Jennifer: The post office is old.

David: Yes, the post office is old. What is it? (pointing)

Jennifer: The library. What are they? (pointing)

David: They are windows.

Jennifer: They are clean. Oh no! (tripping)

David: What is it? (worried) holding arm out to steady her.

Jennifer: A shoe. It is dirty – and broken. (She broke her heel.)

Jennifer starts the conversation by pointing at the post office and asking "What is it? A school?". David notices some mailboxes outside the building, so he realizes it is a post office. Jennifer used the question word "what" because she is asking about a thing – a building. She uses the singular "is" because she is asking about one building.

David answers her question by saying "See? It is the post office." David points at the mailboxes in front of the post office. He says "See?" so that Jennifer will look at the mailboxes too.

David might ask Jennifer "What are they?" as he indicates the mailboxes. He would use the plural verb "to be" which is "are" because there are many windows.

Jennifer says "The post office is old.". She could have said "It is old.".
As they continue walking, David agrees with Jennifer by saying "Yes, the post office is old.". He points at another building and asks "What is it?". He could have asked "What is the building?".

Jennifer answers "The library." She could have answered "It it the library." or "The building is the library.". Jennifer indicates the shiny windows of the library.
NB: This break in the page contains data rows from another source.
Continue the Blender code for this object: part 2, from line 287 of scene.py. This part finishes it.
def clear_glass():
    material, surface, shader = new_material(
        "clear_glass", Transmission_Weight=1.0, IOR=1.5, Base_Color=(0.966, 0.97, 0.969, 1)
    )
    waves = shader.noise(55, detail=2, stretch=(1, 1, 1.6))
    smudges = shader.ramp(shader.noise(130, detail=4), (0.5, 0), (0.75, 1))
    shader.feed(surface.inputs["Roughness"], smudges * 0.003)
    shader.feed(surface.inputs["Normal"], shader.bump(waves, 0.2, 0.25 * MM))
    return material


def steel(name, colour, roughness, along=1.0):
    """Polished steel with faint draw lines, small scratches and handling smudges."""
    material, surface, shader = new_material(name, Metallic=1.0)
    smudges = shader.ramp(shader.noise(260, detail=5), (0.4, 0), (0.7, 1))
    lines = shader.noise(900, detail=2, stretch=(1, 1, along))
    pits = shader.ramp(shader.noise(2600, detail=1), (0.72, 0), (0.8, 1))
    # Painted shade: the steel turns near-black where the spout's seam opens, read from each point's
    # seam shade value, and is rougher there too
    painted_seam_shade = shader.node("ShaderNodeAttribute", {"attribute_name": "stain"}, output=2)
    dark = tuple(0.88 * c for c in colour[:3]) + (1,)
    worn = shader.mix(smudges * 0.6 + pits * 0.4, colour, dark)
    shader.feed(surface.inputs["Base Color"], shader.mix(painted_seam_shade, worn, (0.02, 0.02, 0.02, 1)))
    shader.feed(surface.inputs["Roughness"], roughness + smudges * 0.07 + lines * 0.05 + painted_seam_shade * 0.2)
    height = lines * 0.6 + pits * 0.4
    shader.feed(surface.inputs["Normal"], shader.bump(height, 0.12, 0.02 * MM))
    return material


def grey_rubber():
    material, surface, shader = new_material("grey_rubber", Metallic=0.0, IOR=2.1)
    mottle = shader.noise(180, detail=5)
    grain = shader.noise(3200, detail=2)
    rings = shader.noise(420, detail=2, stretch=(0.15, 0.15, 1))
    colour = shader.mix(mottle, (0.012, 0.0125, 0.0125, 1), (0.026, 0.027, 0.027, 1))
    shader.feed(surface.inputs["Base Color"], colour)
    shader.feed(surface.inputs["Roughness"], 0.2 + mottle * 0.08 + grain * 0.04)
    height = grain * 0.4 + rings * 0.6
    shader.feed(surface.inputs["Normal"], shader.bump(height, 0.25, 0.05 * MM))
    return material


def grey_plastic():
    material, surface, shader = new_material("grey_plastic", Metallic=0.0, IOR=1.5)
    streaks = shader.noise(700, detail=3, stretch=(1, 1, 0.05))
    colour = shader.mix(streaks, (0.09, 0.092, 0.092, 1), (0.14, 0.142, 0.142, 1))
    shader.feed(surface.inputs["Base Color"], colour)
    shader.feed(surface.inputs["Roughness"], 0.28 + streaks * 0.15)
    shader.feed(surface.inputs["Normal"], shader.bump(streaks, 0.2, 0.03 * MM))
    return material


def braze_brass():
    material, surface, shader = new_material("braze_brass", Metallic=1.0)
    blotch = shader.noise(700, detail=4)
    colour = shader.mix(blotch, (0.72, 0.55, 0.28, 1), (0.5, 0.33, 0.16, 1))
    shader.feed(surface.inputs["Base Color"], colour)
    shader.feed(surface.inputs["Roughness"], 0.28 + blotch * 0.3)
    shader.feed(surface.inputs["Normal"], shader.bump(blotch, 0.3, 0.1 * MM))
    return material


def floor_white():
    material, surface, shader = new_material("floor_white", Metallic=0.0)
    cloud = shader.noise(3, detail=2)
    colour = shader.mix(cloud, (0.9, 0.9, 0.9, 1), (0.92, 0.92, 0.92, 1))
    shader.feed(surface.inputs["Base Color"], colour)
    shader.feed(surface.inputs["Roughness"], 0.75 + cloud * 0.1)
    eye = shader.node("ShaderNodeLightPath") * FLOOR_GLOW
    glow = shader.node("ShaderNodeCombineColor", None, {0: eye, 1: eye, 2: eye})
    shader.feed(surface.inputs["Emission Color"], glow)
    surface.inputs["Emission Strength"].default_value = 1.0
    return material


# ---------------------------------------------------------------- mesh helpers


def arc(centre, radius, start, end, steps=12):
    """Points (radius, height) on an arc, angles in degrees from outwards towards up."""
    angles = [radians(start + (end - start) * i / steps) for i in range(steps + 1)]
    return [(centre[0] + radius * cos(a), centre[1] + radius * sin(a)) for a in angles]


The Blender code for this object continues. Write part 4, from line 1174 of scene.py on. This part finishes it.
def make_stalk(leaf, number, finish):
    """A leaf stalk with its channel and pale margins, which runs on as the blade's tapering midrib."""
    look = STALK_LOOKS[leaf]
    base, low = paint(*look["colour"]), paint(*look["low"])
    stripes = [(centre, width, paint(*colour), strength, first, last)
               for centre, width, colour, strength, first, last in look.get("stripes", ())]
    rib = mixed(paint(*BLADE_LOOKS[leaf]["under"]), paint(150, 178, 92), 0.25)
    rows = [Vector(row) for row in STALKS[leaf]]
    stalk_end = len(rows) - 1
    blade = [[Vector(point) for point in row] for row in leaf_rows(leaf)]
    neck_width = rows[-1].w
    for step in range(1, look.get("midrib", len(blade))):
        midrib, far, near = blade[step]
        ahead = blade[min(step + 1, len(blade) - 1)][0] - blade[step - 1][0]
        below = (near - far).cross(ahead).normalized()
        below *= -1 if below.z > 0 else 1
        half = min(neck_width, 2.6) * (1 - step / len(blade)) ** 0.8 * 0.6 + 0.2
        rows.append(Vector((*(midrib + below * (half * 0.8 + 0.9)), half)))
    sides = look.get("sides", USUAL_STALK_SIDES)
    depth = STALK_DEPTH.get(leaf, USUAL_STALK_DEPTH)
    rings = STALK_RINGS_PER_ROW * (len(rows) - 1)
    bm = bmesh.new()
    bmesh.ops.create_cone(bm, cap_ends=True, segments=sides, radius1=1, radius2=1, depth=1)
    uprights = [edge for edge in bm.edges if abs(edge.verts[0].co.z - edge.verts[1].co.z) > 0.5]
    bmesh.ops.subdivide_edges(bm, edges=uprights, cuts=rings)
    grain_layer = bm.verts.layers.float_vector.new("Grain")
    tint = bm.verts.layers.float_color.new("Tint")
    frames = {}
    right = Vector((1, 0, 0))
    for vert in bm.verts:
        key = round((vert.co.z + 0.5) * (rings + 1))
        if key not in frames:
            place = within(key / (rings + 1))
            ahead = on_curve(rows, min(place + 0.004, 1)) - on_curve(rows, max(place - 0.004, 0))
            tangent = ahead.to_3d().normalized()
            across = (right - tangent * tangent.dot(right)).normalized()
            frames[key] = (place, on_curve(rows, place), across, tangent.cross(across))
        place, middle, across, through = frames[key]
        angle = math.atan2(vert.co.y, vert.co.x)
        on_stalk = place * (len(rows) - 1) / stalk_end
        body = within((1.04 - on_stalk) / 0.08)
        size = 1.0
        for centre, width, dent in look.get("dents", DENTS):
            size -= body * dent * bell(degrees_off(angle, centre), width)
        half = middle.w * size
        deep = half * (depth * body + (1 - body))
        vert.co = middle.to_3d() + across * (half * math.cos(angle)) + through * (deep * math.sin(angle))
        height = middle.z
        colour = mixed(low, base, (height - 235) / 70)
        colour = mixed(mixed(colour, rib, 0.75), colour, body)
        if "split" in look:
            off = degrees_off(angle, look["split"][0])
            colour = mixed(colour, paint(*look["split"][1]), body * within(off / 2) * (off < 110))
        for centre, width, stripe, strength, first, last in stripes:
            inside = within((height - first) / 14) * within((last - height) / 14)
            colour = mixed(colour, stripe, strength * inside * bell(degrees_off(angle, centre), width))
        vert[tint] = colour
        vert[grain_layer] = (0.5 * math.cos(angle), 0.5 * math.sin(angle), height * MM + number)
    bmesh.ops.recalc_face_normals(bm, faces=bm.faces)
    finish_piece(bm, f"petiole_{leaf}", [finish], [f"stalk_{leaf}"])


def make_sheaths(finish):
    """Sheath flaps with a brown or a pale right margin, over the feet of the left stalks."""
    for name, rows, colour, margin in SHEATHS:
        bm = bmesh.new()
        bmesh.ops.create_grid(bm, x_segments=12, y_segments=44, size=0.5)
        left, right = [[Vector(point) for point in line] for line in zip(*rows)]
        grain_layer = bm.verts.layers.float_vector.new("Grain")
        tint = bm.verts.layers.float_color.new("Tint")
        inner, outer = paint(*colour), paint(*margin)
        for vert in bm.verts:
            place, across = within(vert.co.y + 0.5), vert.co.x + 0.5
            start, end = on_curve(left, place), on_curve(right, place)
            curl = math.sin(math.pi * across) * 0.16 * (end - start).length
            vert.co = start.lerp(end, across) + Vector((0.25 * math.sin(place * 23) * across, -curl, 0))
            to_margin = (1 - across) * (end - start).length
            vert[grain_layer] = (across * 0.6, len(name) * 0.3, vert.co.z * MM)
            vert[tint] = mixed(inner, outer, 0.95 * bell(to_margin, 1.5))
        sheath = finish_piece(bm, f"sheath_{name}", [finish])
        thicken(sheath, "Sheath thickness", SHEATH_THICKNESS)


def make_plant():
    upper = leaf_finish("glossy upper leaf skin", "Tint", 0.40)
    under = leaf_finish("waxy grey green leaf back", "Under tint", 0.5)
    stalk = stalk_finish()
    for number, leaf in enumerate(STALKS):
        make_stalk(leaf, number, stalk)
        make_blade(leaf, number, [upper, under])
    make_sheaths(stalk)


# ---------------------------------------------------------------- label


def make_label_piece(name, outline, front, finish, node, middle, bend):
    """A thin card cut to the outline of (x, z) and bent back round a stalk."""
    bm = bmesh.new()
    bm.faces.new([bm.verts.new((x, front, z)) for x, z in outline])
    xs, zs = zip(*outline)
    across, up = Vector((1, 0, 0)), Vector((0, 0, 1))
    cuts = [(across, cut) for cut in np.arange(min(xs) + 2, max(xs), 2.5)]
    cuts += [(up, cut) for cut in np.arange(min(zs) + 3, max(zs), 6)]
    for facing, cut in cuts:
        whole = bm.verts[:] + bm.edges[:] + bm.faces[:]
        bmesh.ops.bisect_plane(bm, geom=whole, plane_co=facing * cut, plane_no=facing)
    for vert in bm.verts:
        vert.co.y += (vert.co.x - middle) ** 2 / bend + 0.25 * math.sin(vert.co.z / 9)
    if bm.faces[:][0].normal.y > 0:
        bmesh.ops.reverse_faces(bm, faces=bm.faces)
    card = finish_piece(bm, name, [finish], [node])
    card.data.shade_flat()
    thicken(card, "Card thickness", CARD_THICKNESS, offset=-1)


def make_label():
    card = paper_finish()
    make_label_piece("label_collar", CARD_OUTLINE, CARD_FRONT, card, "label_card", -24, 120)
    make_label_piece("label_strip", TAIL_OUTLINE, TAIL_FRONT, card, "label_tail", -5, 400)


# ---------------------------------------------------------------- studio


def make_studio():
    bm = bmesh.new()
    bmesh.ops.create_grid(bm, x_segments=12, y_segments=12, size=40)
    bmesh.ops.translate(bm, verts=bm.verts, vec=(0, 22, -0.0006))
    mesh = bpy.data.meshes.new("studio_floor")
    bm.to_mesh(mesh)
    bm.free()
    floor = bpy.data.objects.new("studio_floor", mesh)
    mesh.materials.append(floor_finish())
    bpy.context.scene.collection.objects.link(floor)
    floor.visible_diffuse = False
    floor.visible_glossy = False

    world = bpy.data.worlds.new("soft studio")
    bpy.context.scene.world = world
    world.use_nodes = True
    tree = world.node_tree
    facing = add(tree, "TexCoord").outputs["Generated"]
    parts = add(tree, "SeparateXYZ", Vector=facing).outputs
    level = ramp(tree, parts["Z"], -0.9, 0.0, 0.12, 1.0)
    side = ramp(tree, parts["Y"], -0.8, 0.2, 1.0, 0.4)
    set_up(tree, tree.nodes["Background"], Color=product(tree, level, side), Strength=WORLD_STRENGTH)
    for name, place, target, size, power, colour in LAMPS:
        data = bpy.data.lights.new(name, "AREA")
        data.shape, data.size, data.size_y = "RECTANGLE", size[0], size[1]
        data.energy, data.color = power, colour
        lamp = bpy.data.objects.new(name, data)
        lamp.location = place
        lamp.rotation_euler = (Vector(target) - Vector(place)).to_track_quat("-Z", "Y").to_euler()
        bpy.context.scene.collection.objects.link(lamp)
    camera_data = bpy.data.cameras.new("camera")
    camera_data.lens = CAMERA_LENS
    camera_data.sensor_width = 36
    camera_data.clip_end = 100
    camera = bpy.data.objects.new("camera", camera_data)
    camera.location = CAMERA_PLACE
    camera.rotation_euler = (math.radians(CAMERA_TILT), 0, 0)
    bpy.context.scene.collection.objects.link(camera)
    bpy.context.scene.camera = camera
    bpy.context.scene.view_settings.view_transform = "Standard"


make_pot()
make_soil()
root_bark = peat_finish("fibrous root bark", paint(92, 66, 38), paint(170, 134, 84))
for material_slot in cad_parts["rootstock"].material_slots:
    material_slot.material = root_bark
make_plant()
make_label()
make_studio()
She asks David "What are they?". We notice that Jennifer uses the plural form of the verb "to be", which is "are".

She uses the plural form of the verb "to be" because she is asking about more than one similar thing – all the windows of the library. She also uses the plural pronoun "they". If she had been asking about only one window, she would have asked "What is it?".

David responds "They are windows.", to which Jennifer says "They are clean.". She could have said "The windows are clean.". Jennifer trips and gasps "Oh no!".

David asks the question "What is it?". In this case, the expression 'What is it?" means (translate: what is the matter?"). As we have learned, the question word "what" can refer to a thing, place or idea.

In this case, David asks it in reference to Jennifer's sudden gasp "Oh no!". It may refer to the idea of her discomfort. In any case, the expression "What is it?" can refer to a thing, place or idea, but it can also mean "What is the problem?" or (translate: What is the matter?).
Jennifer answers David's question as if it were a normal, literal "what" question – she answers as if the question refers to a physical object – she says "A shoe."

She sadly surveys her situation and adds "It is dirty – and broken.". She could have answered this question in a more abstract way by explaining that she had tripped and broken her shoe.

Now that we understand the use of the question word "what", let us listen to the conversation again. Listen for the question word what and answer the question in your mind as Jennifer and David ask and answer verbally.

Jennifer: What is it? (pointing) A school?

David: See? It is the post office.

Jennifer: The post office is old.

David: Yes, the post office is old. What is it?

Jennifer: The library. What are they?

David: They are windows.

Jennifer: They are clean. Oh no! (tripping)

David: What is it? (worried) holding arm out to steady her.

Jennifer: A shoe. It is dirty – and broken. (She broke her heel.)

It is a sad day for Jennifer. But it is great day for us! We have learned how to use the question word "what". "What is it?..... It is English!".